I see that e.g. TID[731] should run 1ms each 10ms w/o grub and with grub
the runtime could be potentially longer since 'scaled_delta_exec < delta'.

I don't get this comment in update_curr_dl():

1325    /*
1326     * For tasks that participate in GRUB, we implement GRUB-PA: the
1327     * spare reclaimed bandwidth is used to clock down frequency.
1328     *

It looks like dl_se->runtime is affected and with 'scaled_delta_exec <
delta' the task runs longer than dl_se->dl_runtime?

> Fix: use the available bandwidth on each cpu to calculate reclaimable
> bandwidth.
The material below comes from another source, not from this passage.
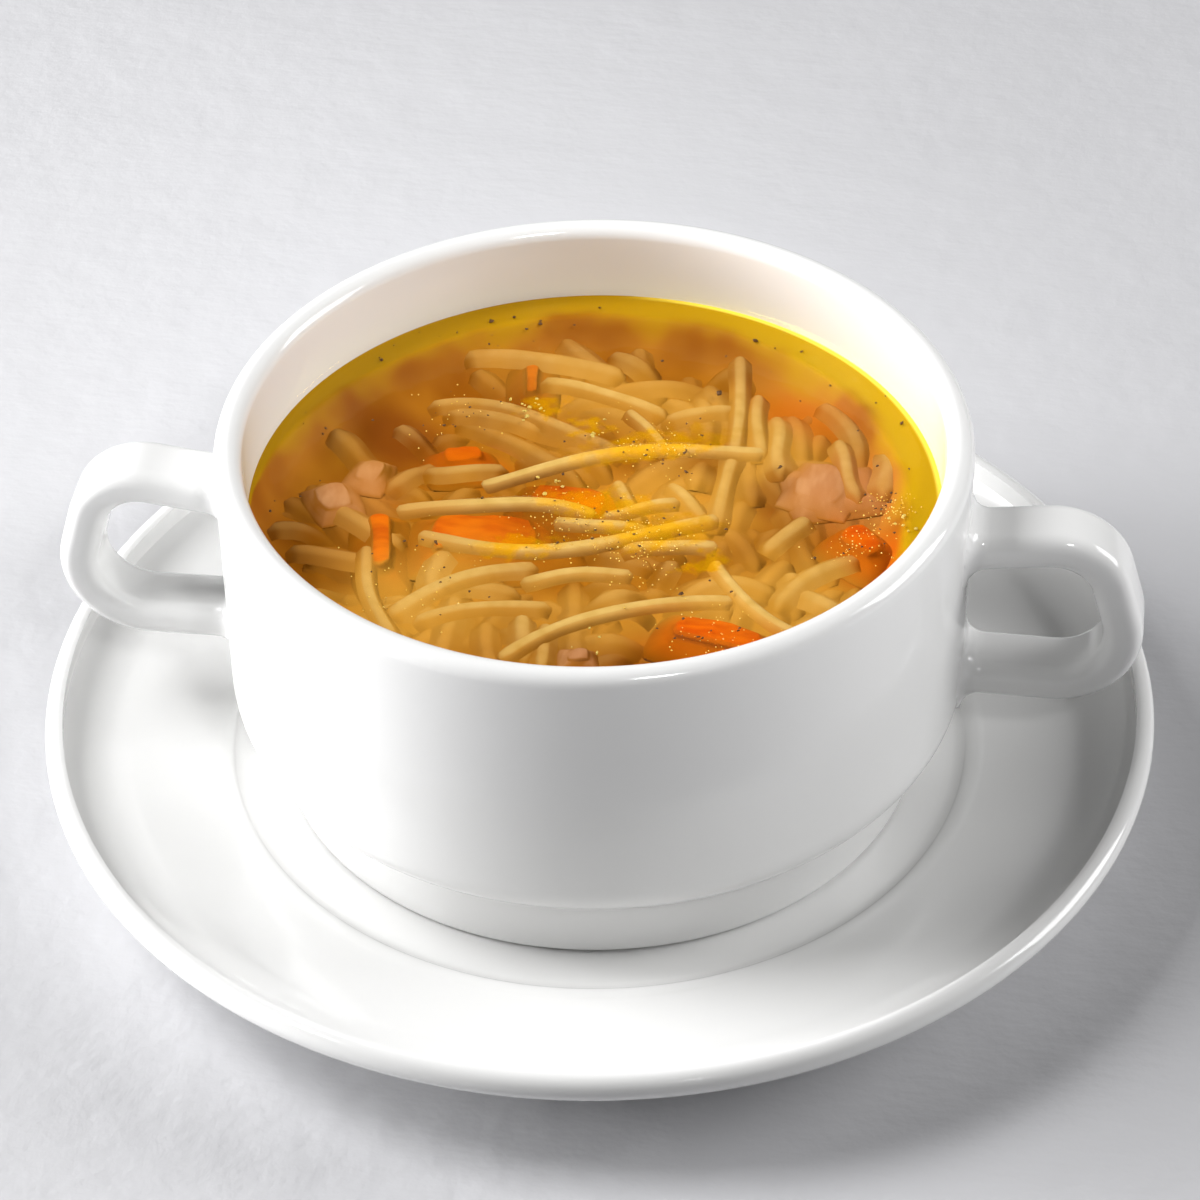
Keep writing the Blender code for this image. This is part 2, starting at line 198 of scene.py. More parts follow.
# ---------------- colours, sRGB from 0 to 255
# The second gold is painted light, for the fat lit more on the right, and the third a painted highlight, for
# the bright line of the meniscus at the right back
GOLD, GOLD_LIT, GOLD_PAINTED_HIGHLIGHT = (180, 134, 0), (190, 148, 0), (255, 226, 80)
NOODLE_DARK, NOODLE_LIGHT, NOODLE_WARM = (194, 152, 70), (224, 188, 112), (206, 160, 84)
CARROT_DARK, CARROT_LIGHT = (206, 74, 0), (236, 112, 4)
CHICKEN_DARK, CHICKEN_LIGHT = (196, 140, 96), (222, 172, 124)
OIL, BUBBLE_DARK, BUBBLE_LIGHT = (236, 184, 6), (216, 160, 30), (255, 226, 120)
HERB, FAT_CRUMB = (104, 66, 16), (236, 204, 96)
OIL_STAIN = (1.0, 0.80, 0.16, 1.0)  # what a pool of fat lets through, linear
GLOSS_TINT = (1.0, 0.84, 0.3, 1)  # of light mirrored by the greasy surface, linear
PORCELAIN_DARK, PORCELAIN_LIGHT = (0.755, 0.755, 0.75, 1), (0.785, 0.783, 0.775, 1)  # linear
PLASTER_DARK, PLASTER_LIGHT = (0.53, 0.53, 0.548, 1), (0.61, 0.61, 0.628, 1)  # linear


def link(obj):
    """Puts the object into the scene."""
    bpy.context.scene.collection.objects.link(obj)
    return obj


def mesh_object(name, verts, faces, mat, smooth_angle=None):
    """A mesh object from vertex and face lists, shaded smooth, with sharp edges past smooth_angle."""
    mesh = bpy.data.meshes.new(name)
    mesh.from_pydata([tuple(v) for v in verts], [], [tuple(f) for f in faces])
    mesh.update()
    obj = link(bpy.data.objects.new(name, mesh))
    if mat:
        mesh.materials.append(mat)
    mesh.shade_smooth()
    if smooth_angle:
        mesh.set_sharp_from_angle(angle=math.radians(smooth_angle))
    return obj


def part(obj, slot, *nodes):
    """Every piece rides on the one body; slot is not used."""
    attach(obj, "root")
    if nodes:
        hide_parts(*nodes)
    return obj


def arc(centre, radii, start, end, steps):
    """Points of an elliptical arc in the (radius, z) plane, from start to end degrees."""
    turns = [math.radians(start + (end - start) * i / steps) for i in range(steps + 1)]
    return [(centre[0] + radii[0] * math.cos(a), centre[1] + radii[1] * math.sin(a)) for a in turns]


def smooth_through(points, steps):
    """A Catmull-Rom curve through (radius, z) points, without its first and last point."""
    out = []
    for i in range(1, len(points) - 2):
        p0, p1, p2, p3 = (Vector(points[k]) for k in range(i - 1, i + 3))
        for k in range(steps):
            t = k / steps
            out.append(tuple(0.5 * (2 * p1 + (p2 - p0) * t + (2 * p0 - 5 * p1 + 4 * p2 - p3) * t ** 2
                                    + (3 * p1 - p0 - 3 * p2 + p3) * t ** 3)))
    out.append(tuple(points[-2]))
    return out


def bridge(faces, low, high, count):
    """Adds the faces between two rings of vertices, each given by its first one."""
    for k in range(count):
        j = (k + 1) % count
        faces.append((low + k, high + k, high + j, low + j))


def lathe(profile, steps, z=0.0):
    """Vertices and faces of a profile turned about Z; both ends lie on the axis."""
    verts, faces, rings = [], [], []
    for radius, height in profile:
        if radius < 1e-6:
            rings.append([len(verts)])
            verts.append((0.0, 0.0, height + z))
            continue
        rings.append(list(range(len(verts), len(verts) + steps)))
        for k in range(steps):
            a = 2 * math.pi * k / steps
            verts.append((radius * math.cos(a), radius * math.sin(a), height + z))
    for low, high in zip(rings, rings[1:]):
        for k in range(steps):
            j = (k + 1) % steps
            if len(low) == 1:
                faces.append((low[0], high[k], high[j]))
            elif len(high) == 1:
                faces.append((low[k], high[0], low[j]))
            else:
                faces.append((low[k], high[k], high[j], low[j]))
    return verts, faces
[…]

Admission control takes care of total bandwidth and hence
> using the available bandwidth on a specific cpu would not break the
> deadline guarentees.
> 
> With this fix, the above test behaves as follows:
> TID[586]: RECLAIM=1, (r=1ms, d=100ms, p=100ms), Util: 95.24
> TID[585]: RECLAIM=1, (r=1ms, d=10ms, p=10ms), Util: 95.01
> TID[584]: RECLAIM=1, (r=8ms, d=10ms, p=10ms), Util: 95.01
> 
> Signed-off-by: Vineeth Pillai (Google) <vineeth@...byteword.org>
> ---
>  kernel/sched/deadline.c | 22 +++++++---------------
>  1 file changed, 7 insertions(+), 15 deletions(-)
> 
> diff --git a/kernel/sched/deadline.c b/kernel/sched/deadline.c
> index 91451c1c7e52..85902c4c484b 100644
> --- a/kernel/sched/deadline.c
> +++ b/kernel/sched/deadline.c
> @@ -1272,7 +1272,7 @@ int dl_runtime_exceeded(struct sched_dl_entity *dl_se)
>   *	Umax:		Max usable bandwidth for DL. Currently
>   *			= sched_rt_runtime_us / sched_rt_period_us
>   *	Uextra:		Extra bandwidth not reserved:
> - *			= Umax - \Sum(u_i / #cpus in the root domain)
> + *			= Umax - this_bw
>   *	u_i:		Bandwidth of an admitted dl task in the
>   *			root domain.
>   *
> @@ -1286,22 +1286,14 @@ int dl_runtime_exceeded(struct sched_dl_entity *dl_se)
>   */
>  static u64 grub_reclaim(u64 delta, struct rq *rq, struct sched_dl_entity *dl_se)
>  {
> -	u64 u_act;
> -	u64 u_inact = rq->dl.this_bw - rq->dl.running_bw; /* Utot - Uact */
> -
>  	/*
> -	 * Instead of computing max{u, (rq->dl.max_bw - u_inact - u_extra)},
> -	 * we compare u_inact + rq->dl.extra_bw with
> -	 * rq->dl.max_bw - u, because u_inact + rq->dl.extra_bw can be larger
> -	 * than rq->dl.max_bw (so, rq->dl.max_bw - u_inact - rq->dl.extra_bw
> -	 * would be negative leading to wrong results)
> +	 * max{u, Umax - Uinact - Uextra}
> +	 * = max{u, max_bw - (this_bw - running_bw) + (this_bw - running_bw)}
> +	 * = max{u, running_bw} = running_bw
> +	 * So dq = -(max{u, Umax - Uinact - Uextra} / Umax) dt
> +	 *       = -(running_bw / max_bw) dt
>  	 */
> -	if (u_inact + rq->dl.extra_bw > rq->dl.max_bw - dl_se->dl_bw)
> -		u_act = dl_se->dl_bw;
> -	else
> -		u_act = rq->dl.max_bw - u_inact - rq->dl.extra_bw;
> -
> -	return div64_u64(delta * u_act, rq->dl.max_bw);
> +	return div64_u64(delta * rq->dl.running_bw, rq->dl.max_bw);

I did the test discussed later in this thread with:

3 [3/100] tasks (dl_se->dl_bw = (3 << 20)/100 = 31457) on 3 CPUs

factor = scaled_delta_exec/delta

- existing grub

rq->dl.bw_ratio = ( 100 << 8 ) / 95 = 269
rq->dl.extra_bw = ( 95 << 20 ) / 100 = 996147

cpu=2 curr->[thread0-2 1715] delta=2140100 this_bw=31457
running_bw=31457 extra_bw=894788 u_inact=0 u_act_min=33054 u_act=153788
scaled_delta_exec=313874 factor=0.14

- your solution patch [1-2]

cpu=2 curr->[thread0-0 1676] delta=157020 running_bw=31457 max_bw=996147
res=4958 factor=0.03

You say that GRUB calculation is inaccurate and that this inaccuracy
gets larger as the bandwidth of tasks becomes smaller.

Could you explain this inaccuracy on this example?